= Brief =
Note how many lines hold "record" and report that number by itself.
====== Data extract
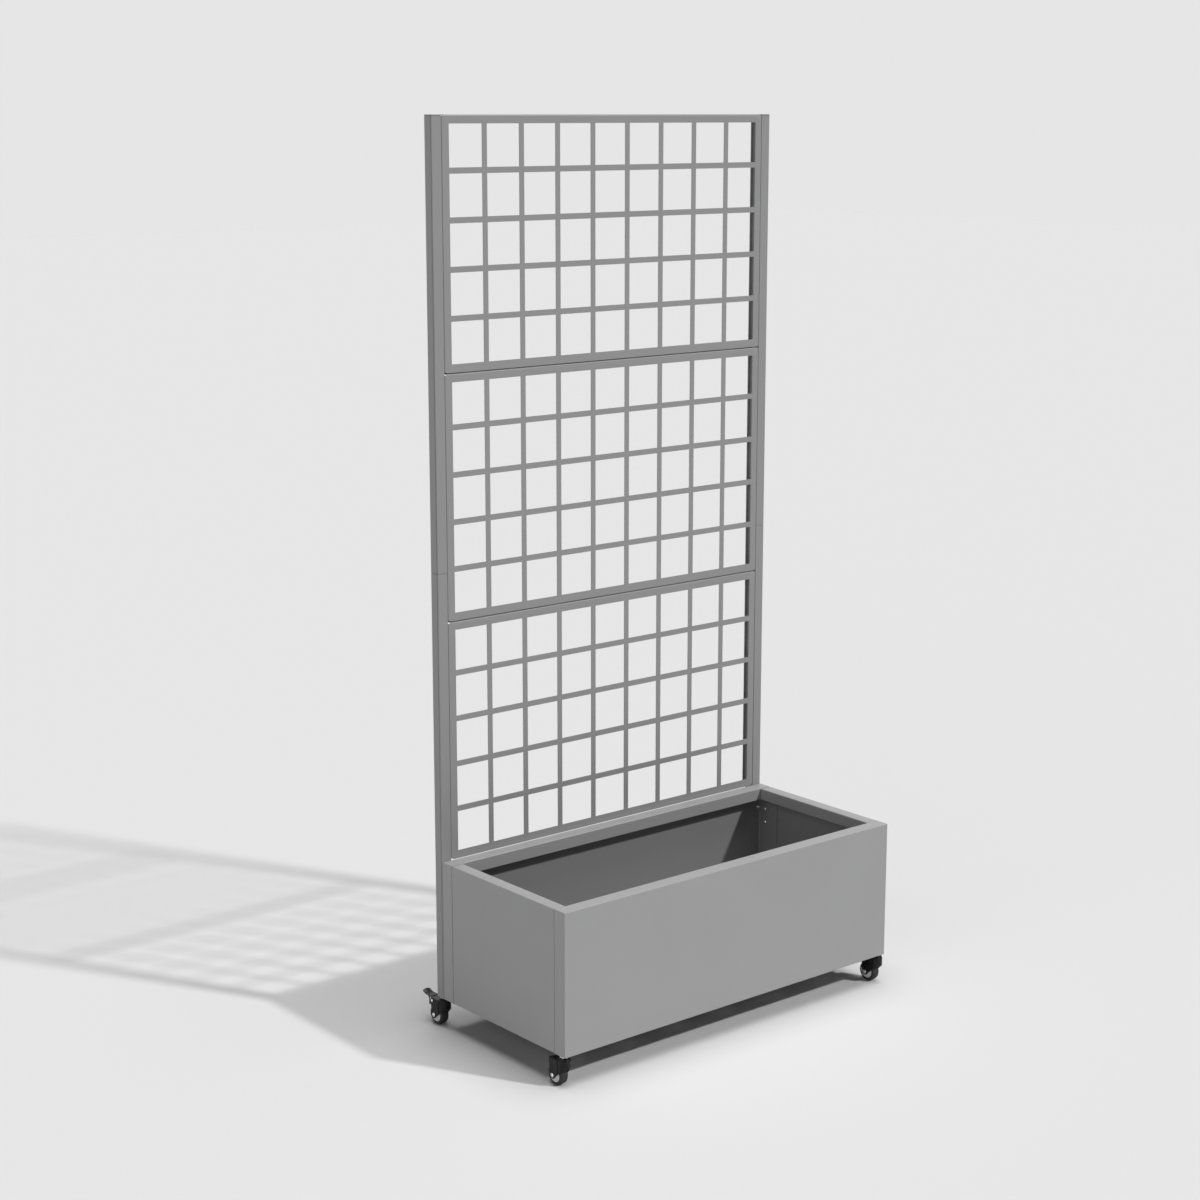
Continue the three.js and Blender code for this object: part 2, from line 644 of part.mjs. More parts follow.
// The wheel core: hub, recessed web and rim.
function wheelCore() {
  const rim = RIM_DIAMETER / 2;
  const hub = HUB_DIAMETER / 2;
  const half = [
    [AXLE_HOLE_RADIUS, HUB_LENGTH / 2],
    [hub - HUB_TAPER, HUB_LENGTH / 2],
    [hub, WEB_WIDTH / 2],
    [rim - RIM_LIP - RIM_TAPER, WEB_WIDTH / 2],
    [rim - RIM_LIP, RIM_WIDTH / 2],
    [rim, RIM_WIDTH / 2],
  ];
  return turnAcross(mirroredLoop(half), WHEEL_SEGMENTS);
}

// The tyre: flat sides, round shoulders and a slightly crowned tread.
function tyre() {
  const seat = RIM_DIAMETER / 2;
  const edge = TYRE_WIDTH / 2;
  const shoulderX = edge - TYRE_SHOULDER;
  const shoulderR = WHEEL_RADIUS - TYRE_CROWN - TYRE_SHOULDER;
  const half = [
    [seat, edge - TYRE_BEAD],
    [seat + TYRE_BEAD, edge],
  ];
  for (let step = 0; step <= SHOULDER_STEPS; step += 1) {
    const angle = (step / SHOULDER_STEPS) * (Math.PI / 2);
    half.push([shoulderR + TYRE_SHOULDER * Math.sin(angle), shoulderX + TYRE_SHOULDER * Math.cos(angle)]);
  }
  half.push([WHEEL_RADIUS, TREAD_FLAT / 2]);
  return turnAcross(mirroredLoop(half), WHEEL_SEGMENTS);
}

// The brake pedal, built about its pin: a level saddle with a raised toe, two ears to the pin, and a shoe
// that stops just clear of the tyre when the pedal is down.
function brakePedal() {
  const y = (value) => value - PEDAL_PIN_Y;
  const z = (drop) => PEDAL_PIN_DROP - drop;
  const saddleFront = [y(PEDAL_SADDLE_Y), z(PEDAL_SADDLE_DROP)];
  const saddle = [
    saddleFront,
    [y(PEDAL_SADDLE_Y + PEDAL_SADDLE_LENGTH), z(PEDAL_SADDLE_DROP)],
    [y(PEDAL_TOE_Y - PEDAL_TOE_LENGTH), z(PEDAL_TOE_DROP + PEDAL_TOE_FALL)],
    [y(PEDAL_TOE_Y), z(PEDAL_TOE_DROP)],
  ];
  const halfWidth = PEDAL_WIDTH / 2;
  const plate = solid(extrudeAcross(band(saddle, PEDAL_SHEET), -halfWidth, halfWidth));
  const earOutline = new THREE.Shape();
  earOutline.moveTo(0, PEDAL_EAR_RADIUS);
  earOutline.absarc(0, 0, PEDAL_EAR_RADIUS, Math.PI / 2, 1.5 * Math.PI, false);
  earOutline.lineTo(y(PEDAL_SHOE_Y), -PEDAL_EAR_RADIUS);
  earOutline.lineTo(y(PEDAL_SHOE_Y + PEDAL_EAR_HEEL), z(PEDAL_SADDLE_DROP));
  earOutline.lineTo(...saddleFront);
  const ear = solid(extrudeAcross(earOutline, halfWidth - PEDAL_SHEET, halfWidth));
  const pressed = THREE.MathUtils.degToRad(PEDAL_TRAVEL_DEG);
  const wheel = new THREE.Vector2(CASTER_TRAIL - PEDAL_PIN_Y, PEDAL_PIN_DROP - AXLE_DROP);
  const wheelSeenPressed = wheel.clone().rotateAround(new THREE.Vector2(0, 0), pressed);
  const shoeBack = y(PEDAL_SHOE_Y);
  const shoeOutline = polygon([
    [shoeBack - SHOE_LENGTH, -PEDAL_EAR_RADIUS - SHOE_FRONT_DROP],
    [shoeBack, -PEDAL_EAR_RADIUS - SHOE_BACK_DROP],
    [shoeBack, z(PEDAL_SADDLE_DROP)],
    [shoeBack - SHOE_LENGTH, z(PEDAL_SADDLE_DROP)],
  ]);
  const clearOfTyre = crossRod(
    WHEEL_RADIUS + SEAT_GAP,
    FORK_WIDTH,
    wheelSeenPressed.x,
    wheelSeenPressed.y,
    SHOE_SEGMENTS,
  );
  const shoe = solid(extrudeAcross(shoeOutline, -halfWidth, halfWidth)).subtract(clearOfTyre);
  const pinHole = crossRod(PIN_HOLE_RADIUS, FORK_WIDTH, 0, 0);
  return surface(union([plate, ear, ear.mirror([1, 0, 0]), shoe]).subtract(pinHole));
}

// The nut on the stud of a front caster, seated on the reinforcement plate.
function stemNut() {
  const bottom = BOX_SHEET + SEAT_GAP + PLATE_THICKNESS + SEAT_GAP;
  const body = uprightRod(NUT_ACROSS_CORNERS / 2, bottom, bottom + NUT_HEIGHT, HEX_SEGMENTS);
  return surface(body.subtract(uprightRod(THREAD_HOLE_RADIUS, 0, BOX_HEIGHT)));
}

// The reinforcement plate over a front caster, for the left corner at side = -1.
function casterPlate(side) {
  const x = (inset) => side * (INNER_HALF_WIDTH - SEAT_GAP - inset);
  const y = (inset) => -INNER_HALF_DEPTH + SEAT_GAP + inset;
  const corners = [
    [x(0), y(0)],
    [x(PLATE_LEG), y(0)],
    [x(PLATE_LEG), y(PLATE_TOE)],
    [x(PLATE_TOE), y(PLATE_LEG)],
    [x(0), y(PLATE_LEG)],
  ];
  const bottom = FLANGE_TOP + SEAT_GAP;
  const plate = solid(extrudeUp(polygon(corners), bottom, bottom + PLATE_THICKNESS));
  const hole = uprightRod(STEM_HOLE_RADIUS, BOX_BOTTOM, FLOOR_UNDERSIDE);
  const stemX = side * (HALF_WIDTH - FRONT_STEM_INSET_X);
  return surface(plate.subtract(hole.translate([stemX, -HALF_DEPTH + FRONT_STEM_INSET_Y, 0])));
}

function caster(prefix, place) {
  const group = new THREE.Group();
  group.position.set(place.x, place.y, CASTER_HEIGHT);
  const studLength = place.braked ? REAR_STUD_LENGTH : FRONT_STUD_LENGTH;
  group.add(part(`${prefix}_stem`, casterStem(studLength), zincSteel()));
  group.add(part(`${prefix}_swivel_cup`, swivelCup(), zincSteel()));
  group.add(part(`${prefix}_fork`, casterFork(place.braked), blackSteel()));
  const axleGroup = new THREE.Group();
  axleGroup.position.set(0, CASTER_TRAIL, -AXLE_DROP);
  const rivet = crossRivet(AXLE_DIAMETER / 2, RIVET_HEAD_RADIUS, RIVET_HEAD_HEIGHT);
  axleGroup.add(part(`${prefix}_axle`, rivet, zincSteel()));
  const wheelGroup = new THREE.Group();
  wheelGroup.rotation.x = HALF_FACET;
  wheelGroup.add(part(`${prefix}_wheel_core`, wheelCore(), wheelPlastic()));
  wheelGroup.add(part(`${prefix}_tyre`, tyre(), blackRubber()));
  axleGroup.add(wheelGroup);
  group.add(axleGroup);
  if (place.braked) {
    const pinGroup = new THREE.Group();
    pinGroup.position.set(0, PEDAL_PIN_Y, -PEDAL_PIN_DROP);
    const pin = crossRivet(PEDAL_PIN_DIAMETER / 2, PIN_HEAD_RADIUS, PIN_HEAD_HEIGHT);
    pinGroup.add(part(`${prefix}_brake_pin`, pin, zincSteel()));
    pinGroup.add(part(`${prefix}_brake_pedal`, brakePedal(), blackSteel()));
    group.add(pinGroup);
  } else {
    group.add(part(`${prefix}_nut`, stemNut(), zincSteel()));
  }
  return group;
}

// ---- Assembly ----
function buildBox() {
  const box = new THREE.Group();
  box.add(part('front_panel', facePanel(true), coatedSteel()));
  const back = part('back_panel', facePanel(false), coatedSteel());
  back.rotation.z = Math.PI;
  box.add(back);
  box.add(part('left_side_panel', sidePanel(), coatedSteel()));
  const right = part('right_side_panel', sidePanel(), coatedSteel());
  right.rotation.z = Math.PI;
  box.add(right);
  for (const [endName, end] of [['front', -1], ['rear', 1]]) {
    for (const [sideName, side] of [['left', -1], ['right', 1]]) {
      box.add(part(`corner_angle_${endName}_${sideName}`, cornerAngle(side, end), coatedSteel()));
    }
  }
  box.add(part('floor_panel', floorPanel(), coatedSteel()));
  for (const [name, index] of [['left', -1], ['middle', 0], ['right', 1]]) {
    const rail = part(`floor_rail_${name}`, floorRail(), coatedSteel());
    rail.position.set(index * RAIL_SPACING, 0, FLANGE_TOP + SEAT_GAP);
    box.add(rail);
  }
  return box;
}

function buildTrellis() {
  const trellis = new THREE.Group();
  const postY = TRELLIS_FACE + POST_DEPTH / 2;
  for (const [name, side] of [['left', -1], ['right', 1]]) {
    const post = new THREE.Group();
    post.position.set(side * (HALF_WIDTH - POST_WIDTH / 2), postY, 0);
    const lower = postTube(BOX_BOTTOM, POST_JOINT - POST_JOINT_GAP / 2);
    const upper = postTube(POST_JOINT + POST_JOINT_GAP / 2, TRELLIS_TOP - CAP_PLATE);
    post.add(part(`post_${name}_lower`, lower, coatedSteel()));
    post.add(part(`post_${name}_upper`, upper, coatedSteel()));
    post.add(part(`post_${name}_sleeve`, postSleeve(), coatedSteel()));
    post.add(part(`post_${name}_cap`, postCap(), capPlastic()));
    const studY = HALF_DEPTH + REAR_STEM_BEHIND_BOX - postY;
    post.add(part(`post_${name}_foot`, postFoot(studY), zincSteel()));
    trellis.add(post);
  }
  for (const [index, name] of ['bottom', 'middle', 'top'].entries()) {
    const panel = part(`trellis_panel_${name}`, trellisPanel(), coatedSteel());
    panel.position.set(0, TRELLIS_FACE, TRELLIS_BOTTOM + index * PANEL_PITCH);
    trellis.add(panel);
  }
  return trellis;
}

function buildCasters() {
  const casters = new THREE.Group();
  const frontX = HALF_WIDTH - FRONT_STEM_INSET_X;
  const frontY = -HALF_DEPTH + FRONT_STEM_INSET_Y;
  const rearX = HALF_WIDTH - POST_WIDTH / 2;
  const rearY = HALF_DEPTH + REAR_STEM_BEHIND_BOX;
  for (const [name, side] of [['left', -1], ['right', 1]]) {
    casters.add(part(`caster_plate_${name}`, casterPlate(side), coatedSteel()));
    casters.add(caster(`caster_front_${name}`, { x: side * frontX, y: frontY, braked: false }));
    casters.add(caster(`caster_rear_${name}`, { x: side * rearX, y: rearY, braked: true }));
  }
  return casters;
}

const planter = new THREE.Group();
planter.name = 'rolling_planter';
planter.add(buildBox(), buildTrellis(), buildCasters());
planter.updateMatrixWorld(true);

// The origin stands under the middle of the overall length in Y.
const overall = new THREE.Box3().setFromObject(planter, true);
planter.position.y = -(overall.min.y + overall.max.y) / 2;
planter.updateMatrixWorld(true);

export default planter;
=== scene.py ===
"""A rolling box planter of folded sheet steel, with a tall trellis and four casters, in metres."""

import json
import math
from typing import NamedTuple

import bmesh
import bpy
from bpy.props import FloatProperty, FloatVectorProperty, IntProperty, PointerProperty
from mathutils import Euler, Matrix, Vector


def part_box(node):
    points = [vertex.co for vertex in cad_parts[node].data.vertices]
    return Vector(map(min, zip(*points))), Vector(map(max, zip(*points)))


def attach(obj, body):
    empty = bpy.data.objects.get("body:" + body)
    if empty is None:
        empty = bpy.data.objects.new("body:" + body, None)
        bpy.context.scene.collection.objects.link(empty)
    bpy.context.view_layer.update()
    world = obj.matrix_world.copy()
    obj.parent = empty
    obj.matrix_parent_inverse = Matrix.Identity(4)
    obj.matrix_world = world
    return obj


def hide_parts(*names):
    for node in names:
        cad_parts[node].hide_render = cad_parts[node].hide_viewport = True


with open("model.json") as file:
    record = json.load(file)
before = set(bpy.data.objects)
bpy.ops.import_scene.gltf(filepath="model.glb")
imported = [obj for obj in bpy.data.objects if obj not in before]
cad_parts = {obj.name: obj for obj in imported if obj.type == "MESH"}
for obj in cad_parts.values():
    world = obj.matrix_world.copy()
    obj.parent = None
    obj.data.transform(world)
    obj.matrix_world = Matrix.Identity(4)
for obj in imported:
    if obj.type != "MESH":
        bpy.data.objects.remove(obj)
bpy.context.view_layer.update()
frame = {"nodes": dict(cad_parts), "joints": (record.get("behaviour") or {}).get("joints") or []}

bl_info = {
    "name": "Rolling planter",
    "version": (1, 0, 0),
    "blender": (4, 5, 0),
    "location": "3D View > Sidebar > Planter",
    "description": "Makes the sheet metal, trellis, screws and casters of a rolling planter",
    "category": "Object",
}

ROOT = "planter"
SIDES = (("left", -1), ("right", 1))
ENDS = (("front", -1), ("rear", 1))
PANELS = ("bottom", "middle", "top")
CASTERS = ("front_left", "front_right", "rear_left", "rear_right")
BRAKED = CASTERS[2:]
X_AXIS = Vector((1, 0, 0))
Y_AXIS = Vector((0, 1, 0))
Z_AXIS = Vector((0, 0, 1))


# ---- Settings that a user may change ----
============
= Answer for this exercise =
2